Zach Ville

No. 99
- Position: Defensive end

Personal information
- Born: April 24, 1982 (age 44)
- Listed height: 6 ft 1 in (1.85 m)
- Listed weight: 291 lb (132 kg)

Career information
- College: Missouri
- NFL draft: 2005: undrafted

Career history
- Kansas City Chiefs (2005–2006)*; Rhein Fire (2006–2007); Saskatchewan Roughriders (2007); Grand Rapids Rampage (2008); Cleveland Gladiators (2010);
- * Offseason and/or practice squad member only
- Stats at ArenaFan.com

= Zach Ville =

American football player (born 1982)

Zach Ville (born April 24, 1982) is an American former football defensive end.
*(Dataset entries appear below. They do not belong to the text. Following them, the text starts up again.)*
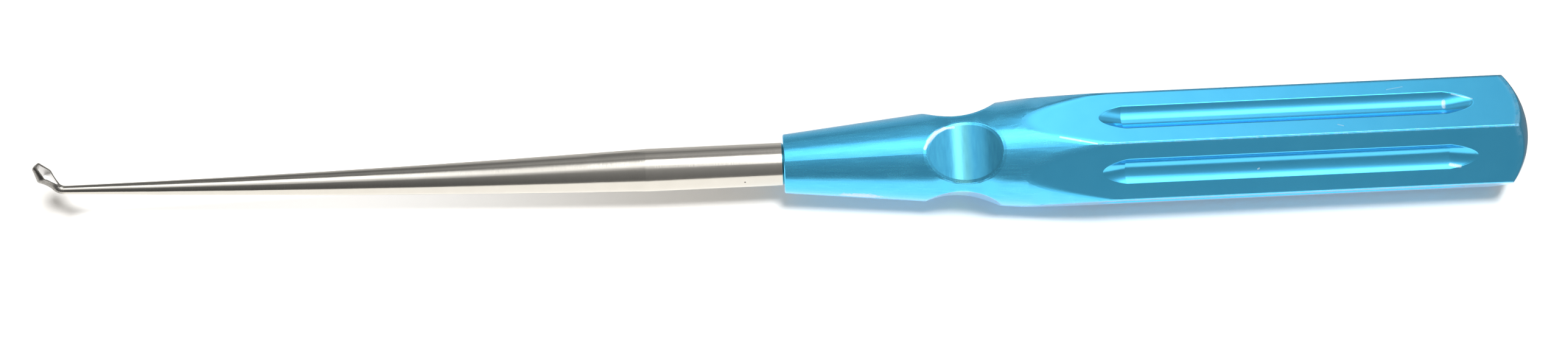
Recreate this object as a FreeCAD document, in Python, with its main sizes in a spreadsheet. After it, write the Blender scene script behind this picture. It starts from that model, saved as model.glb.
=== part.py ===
import FreeCAD
import Part
import math
import os

import Sketcher

# Angled cup curette, lying on one flat of its handle, in millimetres.
# +X runs from the cup to the butt, +Z is up and the table is Z = 0.
# It has two pieces: a steel shank with a tang, a slender bowed shaft and a small cup,
# and an aluminium handle machined from hexagonal bar.

SIZES = {
    # handle
    "handle_length": 114.0,
    "across_flats": 16.4,
    "ridge_radius": 0.4,
    "nose_diameter": 9.0,
    "nose_taper": 5.88,
    "nose_break": 0.15,
    "dome_radius": 13.3,
    "dome_break": 0.25,
    # finger dimples, cut across the taper
    "dimple_count": 4,
    "dimple_station": 26.2,
    "dimple_cutter_radius": 11.6,
    "dimple_floor": 5.7,
    "dimple_break": 0.2,
    # grip flutes, one in each flat
    "flute_count": 6,
    "flute_station": 47.7,
    "flute_butt_margin": 9.6,
    "flute_sink": 3.5,
    "flute_rise": 4.1,
    "flute_depth": 1.07,
    "flute_cutter_radius": 2.4,
    # shank
    "exposed_length": 114.0,
    "shank_diameter": 6.56,
    "shank_straight": 21.0,
    "shoulder_break": 0.25,
    "tang_diameter": 4.6,
    "tang_length": 30.0,
    "tang_break": 0.5,
    "tang_clearance": 0.02,
    "bore_spare": 2.0,
    "drill_angle": 118.0,
    "bow_station": 30.0,
    "bow_offset": 1.16,
    "neck_diameter": 1.3,
    # elbow, measured on the line through the middle of the neck
    "elbow_radius": 1.8,
    "elbow_angle": 42.0,
    # cup, its places measured along the mouth and square to it
    "cup_angle": 51.7,
    "heel_reach": 3.31,
    "heel_drop": 0.44,
    "heel_diameter": 2.74,
    "heel_round": 0.62,
    "bowl_tilt": 6.0,
    "bowl_length": 2.52,
    "belly_reach": 0.5,
    "belly_diameter": 3.0,
    "bowl_end_diameter": 1.95,
    "bowl_corner": 0.5,
    "cup_wall": 0.25,
    "rim_drop": 0.15,
    "mouth_start": 1.0,
    "throat_start": 1.5,
    "throat_drop": 0.05,
    "throat_diameter": 0.3,
    # how far each piece is turned about the long axis
    "handle_roll": 30.0,
    "bend_roll": 28.0,
}
CLEAR = "1"  # how far a cut runs past the metal
BOW_SECTIONS = 6
FLARE_SECTIONS = 4

doc = FreeCAD.newDocument("curette")
sheet = doc.addObject("Spreadsheet::Sheet", "sizes")
for row, (alias, number) in enumerate(SIZES.items(), start=1):
    sheet.set(f"A{row}", alias)
    sheet.set(f"B{row}", str(number))
    sheet.setAlias(f"B{row}", alias)
doc.recompute()

# Places that follow from the sizes, as expressions on the sheet.
APOTHEM = "(sizes.across_flats / 2)"
CORNER = f"({APOTHEM} / cos(30 deg))"
OUTSIDE = f"({CORNER} + {CLEAR})"
NOSE = "(sizes.nose_diameter / 2)"
TAPER = "tan(sizes.nose_taper * 1 deg)"
SHANK = "(sizes.shank_diameter / 2)"
TANG = "(sizes.tang_diameter / 2)"
NECK = "(sizes.neck_diameter / 2)"
CUP_TURN = "(sizes.cup_angle * 1 deg)"
ELBOW_TURN = "(sizes.elbow_angle * 1 deg)"
BOWL_TURN = "((sizes.cup_angle + sizes.bowl_tilt) * 1 deg)"
HEEL = "(sizes.heel_diameter / 2)"
BELLY = "(sizes.belly_diameter / 2)"
BOWL_END = "(sizes.bowl_end_diameter / 2)"
HEEL_X = f"(sizes.heel_reach * cos({CUP_TURN}) + sizes.heel_drop * sin({CUP_TURN}))"
CORNER_X = (
    f"((sizes.bowl_length - sizes.bowl_corner) * cos({BOWL_TURN})"
    f" + ({BOWL_END} - sizes.bowl_corner) * sin({BOWL_TURN}))"
)
TIP_REACH = f"({HEEL_X} + {CORNER_X} + sizes.bowl_corner)"
NECK_X = f"({TIP_REACH} - sizes.exposed_length)"
MIDDLE_X = "((sizes.exposed_length - sizes.handle_length) / 2)"


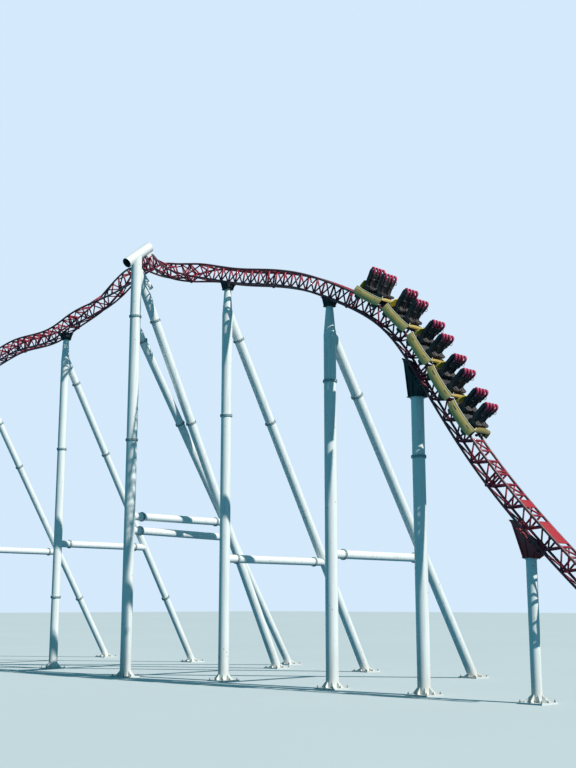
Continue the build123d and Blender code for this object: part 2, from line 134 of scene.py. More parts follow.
def track_route():
    """Centre line of the track before the roll lifts it, as one curve."""
    way, steps, slopes = track_slopes(ROUTE_POINTS)
    curve = bpy.data.curves.new("track_route", "CURVE")
    curve.dimensions = "3D"
    curve.resolution_u = 48
    spline = curve.splines.new("BEZIER")
    spline.bezier_points.add(len(way) - 1)
    for k, point in enumerate(spline.bezier_points):
        before = steps[max(k - 1, 0)] / 3
        after = steps[min(k, len(steps) - 1)] / 3
        point.handle_left_type = point.handle_right_type = "FREE"
        point.co = (way[k, 0], TRACK_Y, way[k, 1])
        point.handle_left = (way[k, 0] - slopes[k, 0] * before, TRACK_Y, way[k, 1] - slopes[k, 1] * before)
        point.handle_right = (way[k, 0] + slopes[k, 0] * after, TRACK_Y, way[k, 1] + slopes[k, 1] * after)
    return curve


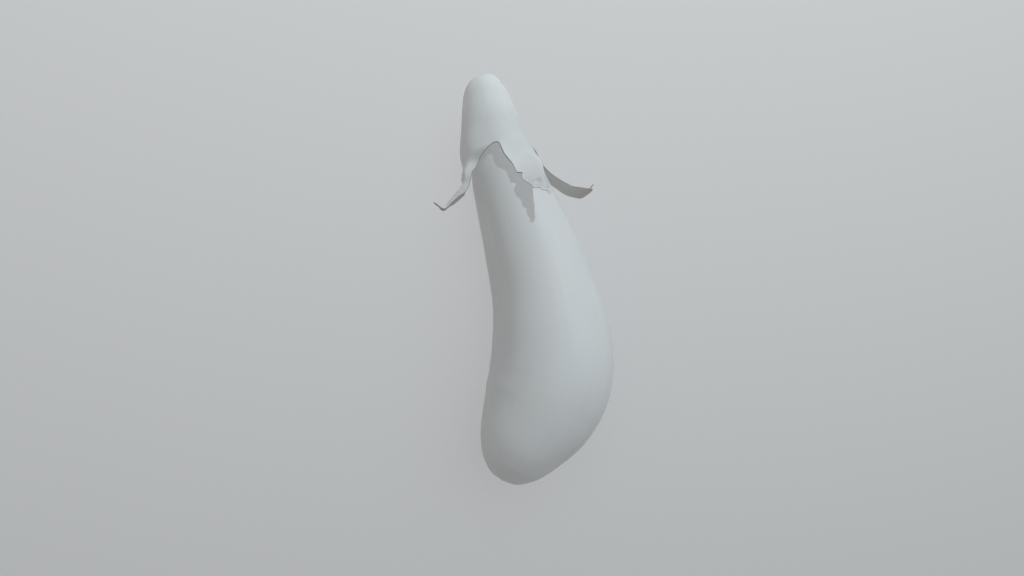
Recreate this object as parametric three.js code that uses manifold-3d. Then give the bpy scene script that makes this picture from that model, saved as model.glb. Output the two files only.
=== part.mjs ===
// A semi-long eggplant as picked, lying on its side: the fruit, and the calyx that grips its neck.
// Millimetres, +Z up, +Y towards the stalk, +X towards the bulging side of the bend.
// The shapes are worked out in the plant frame, where the bent spine lies in the plane z = 0,
// and are then rolled and tilted into the position in which the fruit comes to rest.
import * as THREE from "three";
import { mergeVertices } from "three/addons/utils/BufferGeometryUtils.js";
import Module from "manifold-3d";

const wasm = await Module();
wasm.setup();

// Stations along the spine, from the blossom end to the stalk tip:
// x, y, radius of the fruit, radius of the calyx (which starts near the neck)
const STATIONS = [
  [-5.0, -95.5, 25.5, 0],
  [4.5, -77.0, 27.0, 0],
  [13.5, -60.0, 29.0, 0],
  [19.0, -44.0, 30.5, 0],
  [19.5, -24.5, 29.5, 0],
  [16.0, -2.5, 26.5, 0],
  [7.8, 25.5, 22.8, 24.3],
  [-3.6, 59.5, 17.6, 19.5],
  [-10.0, 75.5, 12.0, 16.7],
  [-13.0, 99.5, 8.0, 12.2],
  [-11.3, 112.0, 6.0, 8.8],
];
const STALK_TIP = STATIONS.length - 1;
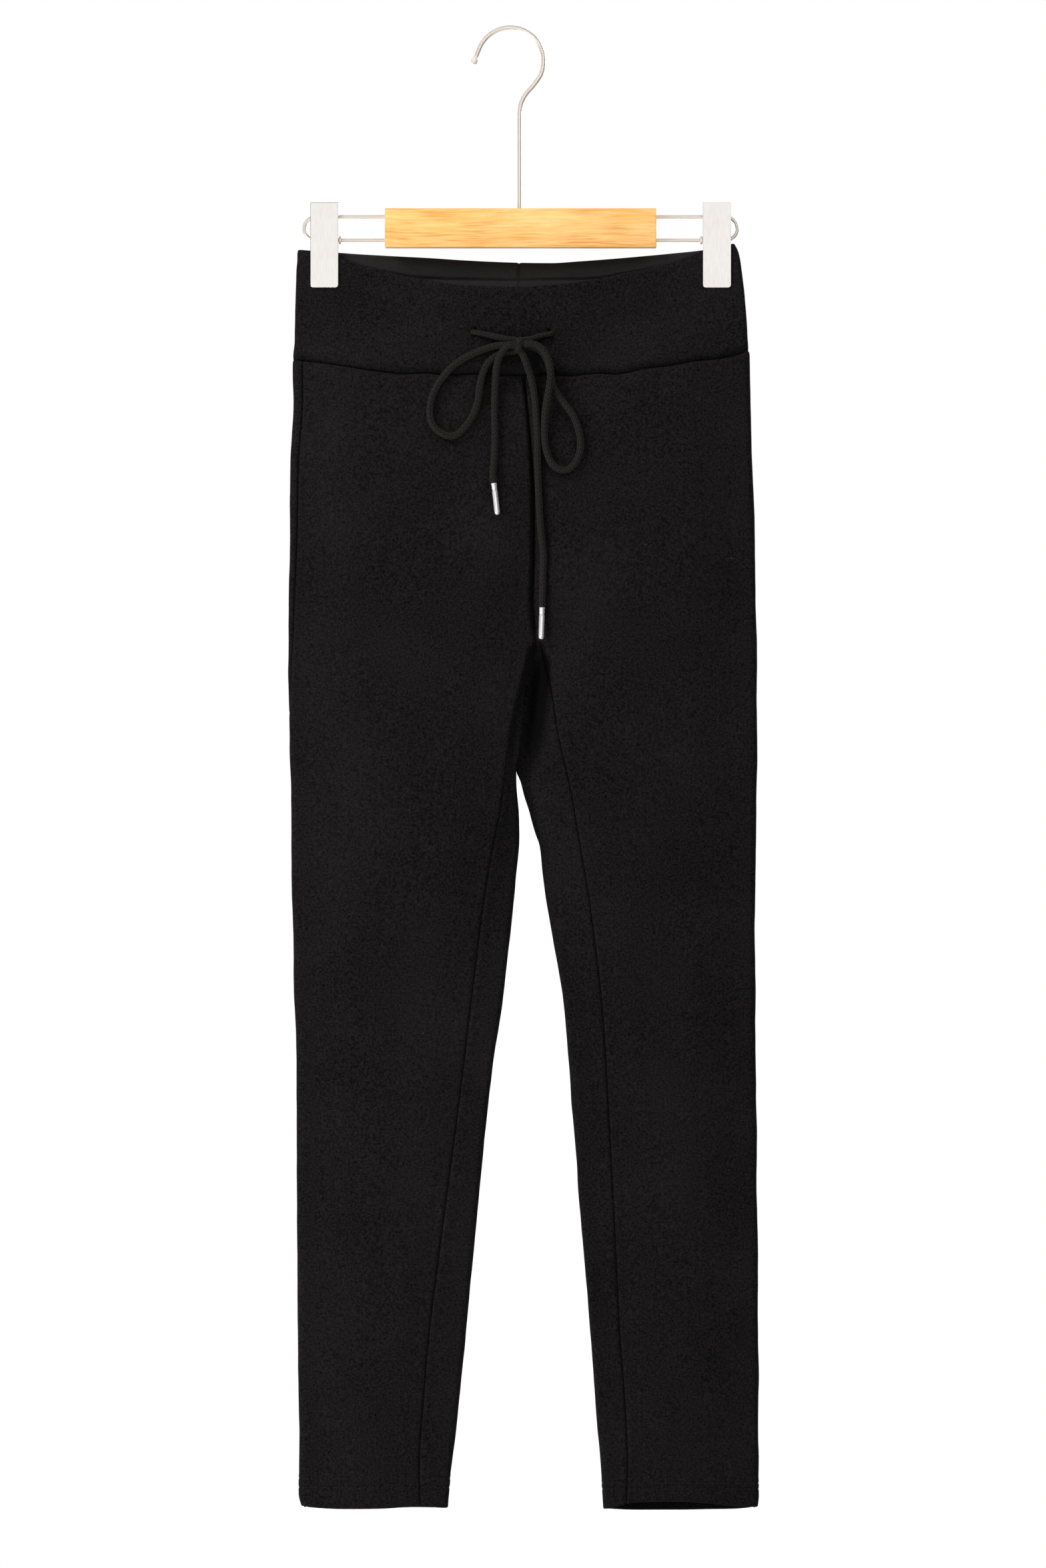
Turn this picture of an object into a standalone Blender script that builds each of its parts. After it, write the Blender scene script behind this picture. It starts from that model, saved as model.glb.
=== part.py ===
"""Drawstring leggings hung by two clips on a wood and wire hanger.

Metres, +Z up. The origin is the inside top of the hook, the front faces -Y, and left and right are the
viewer's. The cloth is walls of real thickness, lofted through level sections that are worked out from short
tables.
"""

import math
from types import SimpleNamespace

import bmesh
import bpy
import numpy as np
from mathutils import Matrix, Vector

MM = 0.001
LEFT, RIGHT = -1, 1
FRONT, BACK = 1, -1

# Cloth: wall thicknesses, the gap at every seam and the radius of the folded edges
LEG_WALL = 1.4 * MM
HEM_WALL = 2.8 * MM
BAND_WALL = 2.4 * MM
SEAM_GAP = 0.3 * MM
FOLD_RADIUS = 4.4 * MM
GARMENT_Y = 4.6 * MM

# Heights of the waist seam at the side folds, of the crotch and of the top of the turned hem
WAIST_LEVEL = -250 * MM
CROTCH_LEVEL = -459 * MM
HEM_TOP = -1086 * MM
WAIST_CURVE_ENDS = -400 * MM
HEM_CURVE_STARTS = -1020 * MM

# Waistband: it is pinched flat in the clips and stands a little proud of the legs
BAND_PROUD = 0.5 * MM
PINCHED_RADIUS = 3.2 * MM
PINCHED_WIDTH = 33 * MM
MOUTH_REACH = 105 * MM
MOUTH_FRONT, MOUTH_BACK = 13 * MM, 8.5 * MM
BAND_ROWS = (0, 0.2, 0.42, 0.58, 0.76, 0.93, 1)
BAND_OPENS = 0.42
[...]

Ville played college football for the Missouri Tigers. He was signed by the Kansas City Chiefs as an undrafted free agent in 2005, and participated in training camp with the team before being released. He was allocated to the NFL Europa by the Chiefs in January 2006. He played two seasons (2006–07) for the NFL Europa's Rhein Fire, totaling five sacks and 37 tackles for loss from the defensive end position. He played for the Saskatchewan Roughriders of the Canadian Football League (CFL) in 2007. Prior to the start of the 2008 Arena football season he was signed by the Grand Rapids Rampage.